UW-Milwaukee University Relations rejected a poster for a talk titled “Academic Freedom in the Age of Trump” for its “partisan tone” last week, according to professors sponsoring the event.
However, the university reversed its decision after the incident caused controversy on Twitter, and a university spokesperson later said UW-Milwaukee never rejected the poster at all.
The university initially disputed the promotional poster due to its “combination of the word ‘Trump,’ the red color, and the imagery of books in chains,” according to UW-Milwaukee professor Joel Berkowitz’s blog post about the incident.
Berkowitz, who is also president of the UW-Milwaukee chapter of the American Association of University Professors, invited national AAUP officer Joerg Tiede to campus to speak on the topic of academic freedom. Tiede chose the title of his presentation and a UW-Milwaukee graphic designer created the poster, Berkowitz wrote.
Berkowitz and UW-Milwaukee AAUP officer Rachel Buff planned to promote Tiede’s talk by sharing the poster on social media and displaying it on electronic screens across campus.
University Relations notified Buff it had rejected the ad Feb. 13, according to Buff and Berkowitz.
Buff and Berkowitz reported the university gave them options regarding the poster, including submitting a different design, emailing senior staff members in University Relations or appealing the rejection in a meeting that would take place the day before the talk.
But according to UW-Milwaukee Vice Chancellor of University Relations and Communications Tom Luljak, University Relations never told the professors they couldn’t use the poster to promote the event.
The debate over the poster originated from UW-Milwaukee’s new approval policy for posters and fliers, Luljak said in an email. The new policy, which followed an August incident involving a poster for a criminal justice class featuring a black student wearing police tape as a scarf, requires a rotating team of three University Relations specialists.
After one of the specialists raised concerns that the academic freedom talk poster was “political,” a marketing manager notified the poster’s creators.
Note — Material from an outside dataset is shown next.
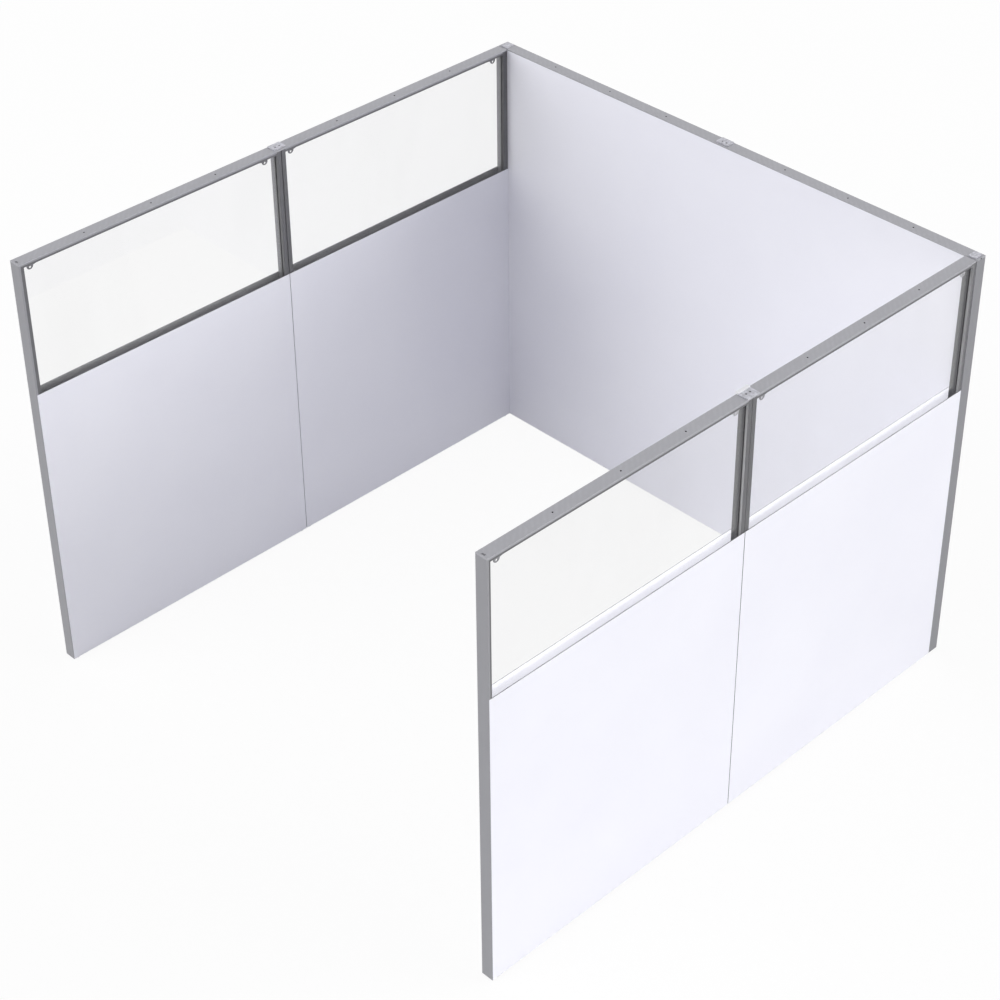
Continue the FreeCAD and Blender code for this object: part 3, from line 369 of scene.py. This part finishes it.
def window_glass(name):
    """Clear pane with a faint tint and smears, which lets the lamps' light through."""
    made = Surface(name, roughness=0.0, IOR=1.45, Transmission_Weight=1.0)
    smear = made.patches(0.45, 0.75, scale=3.0, detail=4.0, stretch=(1, 1, 0.35))
    made.paint(made.blend(smear, grey(248), grey(245)))
    made.gloss(made.span(smear, 0.0, 1.0, 0.0, 0.006))
    clear = made.add("ShaderNodeBsdfTransparent")
    clear.inputs["Color"].default_value = grey(246)
    path = made.add("ShaderNodeLightPath")
    pick = made.add("ShaderNodeMixShader")
    made.join(path.outputs["Is Shadow Ray"], pick.inputs[0])
    made.join(made.shader.outputs[0], pick.inputs[1])
    made.join(clear.outputs[0], pick.inputs[2])
    made.join(pick.outputs[0], made.output.inputs["Surface"])
    return made.material


def fibre_board(name):
    """Brown cellular board inside the panels."""
    made = Surface(name, roughness=0.9)
    fibres = made.patches(0.3, 0.7, scale=260.0, detail=5.0, stretch=(1, 1, 0.3))
    made.paint(made.blend(fibres, srgb(134, 110, 80), srgb(178, 152, 116)))
    made.gloss(made.span(fibres, 0.0, 1.0, 0.8, 0.98))
    made.relief(fibres, depth=0.2 * MM, strength=0.5)
    return made.material


INNER_SKIN = laminate("laminate_inner", PALE_EDGE)
OUTER_SKIN = {
    "left": laminate("laminate_outer_left", DARK_EDGE, outside=("x", -1)),
    "right": laminate("laminate_outer_right", DARK_EDGE, outside=("x", 1)),
}
CAP_TONES = (grey(173, 6), grey(178, 6), grey(188, 6))
CAP = {
    "x": cap_metal("top_cap_x", *CAP_TONES, grain="x", middle=BACK_MIDDLE),
    "y": cap_metal("top_cap_y", *CAP_TONES, grain="y", middle=SIDE_MIDDLE),
}
# The back wall's end strips are the same metal as the front ones, painted darker as painted shade for the
# light on their faces.
END_CAP = {
    "front": metal("end_strip_front", grey(152, 5), grey(172, 6), metallic=0.35, roughness=0.45),
    "back": metal("end_strip_back_painted_shade", grey(141, 5), grey(159, 6), metallic=0.35, roughness=0.45),
}
# The left and right frames are one metal painted in two sets of tones: painted light and painted shade for
# how light falls on each wall.
FRAME = {
    "left": painted_light_frame(
        "left", face=grey(106, 3), rail_painted_lighter=grey(148, 4), sunk_tone_painted_light=grey(140, 3), lip_behind_pane_painted_light=grey(136, 3),
        lip_before_pane_painted_light=grey(130, 3), corner_face_painted_lighter=grey(116, 3), corner_lip_painted_shade=grey(98, 3)),
    "right": painted_light_frame(
        "right", face=grey(106, 3), rail_painted_lighter=grey(157, 5), sunk_tone_painted_light=grey(116, 3), lip_behind_pane_painted_light=grey(80, 3),
        lip_before_pane_painted_light=grey(188, 3), corner_face_painted_lighter=grey(124, 3), corner_lip_painted_shade=grey(180, 3)),
    "back": metal("frame_back", grey(122, 3), WORN_FRAME, FRAME_METALLIC, FRAME_ROUGHNESS),
}
PLATE = {axis: plate_metal("plate_" + axis, grey(212, 9), grey(184, 8), axis) for axis in "xy"}
HOOK = metal("hook_over", grey(240, 5), grey(248, 4), metallic=0.1, roughness=0.4, grain="y")
# Clip tones: painted shade on the left wall, painted light on the right.
CLIP = clip_metal_painted_light("clip", left=grey(116, 3), right=grey(142, 4), pale_painted_light=grey(176, 4))
SCREW = metal("screw", grey(104, 4), grey(150, 4), metallic=0.7, roughness=0.4, edge=0.3 * MM)
END_SCREW = metal("end_screw", grey(150, 5), grey(180, 4), metallic=0.4, roughness=0.42, edge=0.3 * MM)
BOLT = metal("bolt", grey(150, 2), grey(180, 2), metallic=0.9, roughness=0.35, grain="x")
GLASS = window_glass("pane")
RUBBER = coated("gasket_rubber", grey(88, 2), grey(100, 2), roughness=0.7, pebble=700.0)
BOARD = fibre_board("cell_board")
BLACK = coated("glide_black", grey(34, 1), grey(42, 1), roughness=0.55, pebble=500.0)
THREAD = metal("glide_thread", grey(120, 2), grey(165, 2), metallic=0.8, roughness=0.38, edge=0.2 * MM)


def dress(name, material):
    """Give a CAD node one material on every slot."""
    mesh = NODES[name].data
    if not mesh.materials:
        mesh.materials.append(material)
    for index in range(len(mesh.materials)):
        mesh.materials[index] = material


WELD_DISTANCE = 0.005 * MM
BEVEL_ANGLE = 40
SKIN_BEVEL = 0.4 * MM
METAL_BEVEL = 0.3 * MM


def soften(name, width):
    """Round the sharp edges of a CAD node a little."""
    node = NODES[name]
    weld = node.modifiers.new("weld", "WELD")
    weld.merge_threshold = WELD_DISTANCE
    bevel = node.modifiers.new("bevel", "BEVEL")
    bevel.width = width
    bevel.segments = 2
    bevel.limit_method = "ANGLE"
    bevel.angle_limit = math.radians(BEVEL_ANGLE)
    bevel.harden_normals = True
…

Notification was “the beginning of a conversation” about how to proceed with the poster, and the university hadn’t made a decision yet, Luljak said.
Berkowitz wrote in his blog that he “hardly know[s] what to say” to this explanation, first mentioned in an interview with Inside Higher Ed.
“Since just about any decision made by a university employee or committee — failing a student, rejecting someone’s application for tenure and promotion, firing someone, et al — is subject to appeal, then I suppose one could claim that any of these things are ‘the beginning of a conversation,’” Berkowitz wrote.
Buff and Berkowitz both shared news of the poster’s apparent rejection on Twitter, tagging the national AAUP account. AAUP made its own five-tweet thread on the incident, asking “Irony aside, what message is @UWM sending in the Age of Trump?”
Following tweets about the apparent rejection, Luljak approved the poster for use around campus.
“When Rachel Buff sent her tweet, the matter was escalated directly to me, bypassing the brand standards committee,” Luljak said. “I quickly reviewed the ad in question and determined it was not a problem and gave the green light for it to be used.”
However, those involved with the poster’s creation didn’t find out about UW-Milwaukee’s decision until the next day, after AAUP and others on Twitter weighed in, according to Berkowitz.
After UW-Milwaukee approved use of the poster, Buff tweeted to thank everyone for speaking up and said “this is what we call a win.”